§ **Your objective**: Output the material beneath exactly, leaving nothing out.

§ **Given data**:

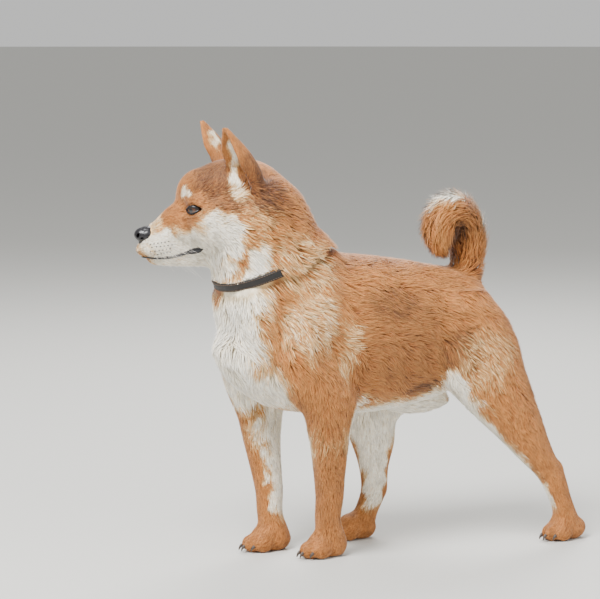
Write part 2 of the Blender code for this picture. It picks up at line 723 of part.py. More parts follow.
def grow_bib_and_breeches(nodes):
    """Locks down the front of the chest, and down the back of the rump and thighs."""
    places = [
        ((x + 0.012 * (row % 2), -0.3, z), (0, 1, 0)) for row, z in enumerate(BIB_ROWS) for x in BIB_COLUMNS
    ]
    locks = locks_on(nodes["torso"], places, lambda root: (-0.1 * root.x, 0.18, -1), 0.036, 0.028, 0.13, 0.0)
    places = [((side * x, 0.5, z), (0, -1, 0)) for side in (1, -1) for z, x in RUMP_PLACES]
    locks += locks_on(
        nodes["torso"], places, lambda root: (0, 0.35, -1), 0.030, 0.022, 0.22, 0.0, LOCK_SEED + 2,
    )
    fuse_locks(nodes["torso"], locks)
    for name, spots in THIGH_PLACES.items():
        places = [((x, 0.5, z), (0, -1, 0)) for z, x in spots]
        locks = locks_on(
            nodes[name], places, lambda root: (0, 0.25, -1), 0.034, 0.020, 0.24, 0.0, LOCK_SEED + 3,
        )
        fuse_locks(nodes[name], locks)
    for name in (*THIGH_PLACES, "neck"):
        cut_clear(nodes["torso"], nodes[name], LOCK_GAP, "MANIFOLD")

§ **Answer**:
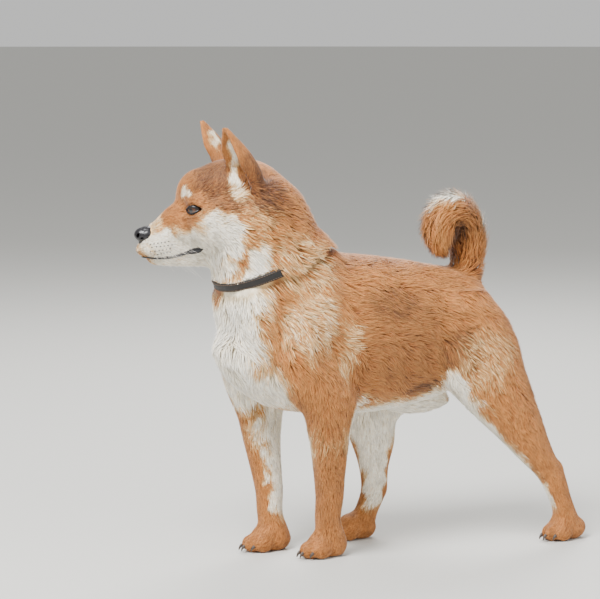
Write part 2 of the Blender code for this picture. It picks up at line 723 of part.py. More parts follow.
def grow_bib_and_breeches(nodes):
    """Locks down the front of the chest, and down the back of the rump and thighs."""
    places = [
        ((x + 0.012 * (row % 2), -0.3, z), (0, 1, 0)) for row, z in enumerate(BIB_ROWS) for x in BIB_COLUMNS
    ]
    locks = locks_on(nodes["torso"], places, lambda root: (-0.1 * root.x, 0.18, -1), 0.036, 0.028, 0.13, 0.0)
    places = [((side * x, 0.5, z), (0, -1, 0)) for side in (1, -1) for z, x in RUMP_PLACES]
    locks += locks_on(
        nodes["torso"], places, lambda root: (0, 0.35, -1), 0.030, 0.022, 0.22, 0.0, LOCK_SEED + 2,
    )
    fuse_locks(nodes["torso"], locks)
    for name, spots in THIGH_PLACES.items():
        places = [((x, 0.5, z), (0, -1, 0)) for z, x in spots]
        locks = locks_on(
            nodes[name], places, lambda root: (0, 0.25, -1), 0.034, 0.020, 0.24, 0.0, LOCK_SEED + 3,
        )
        fuse_locks(nodes[name], locks)
    for name in (*THIGH_PLACES, "neck"):
        cut_clear(nodes["torso"], nodes[name], LOCK_GAP, "MANIFOLD")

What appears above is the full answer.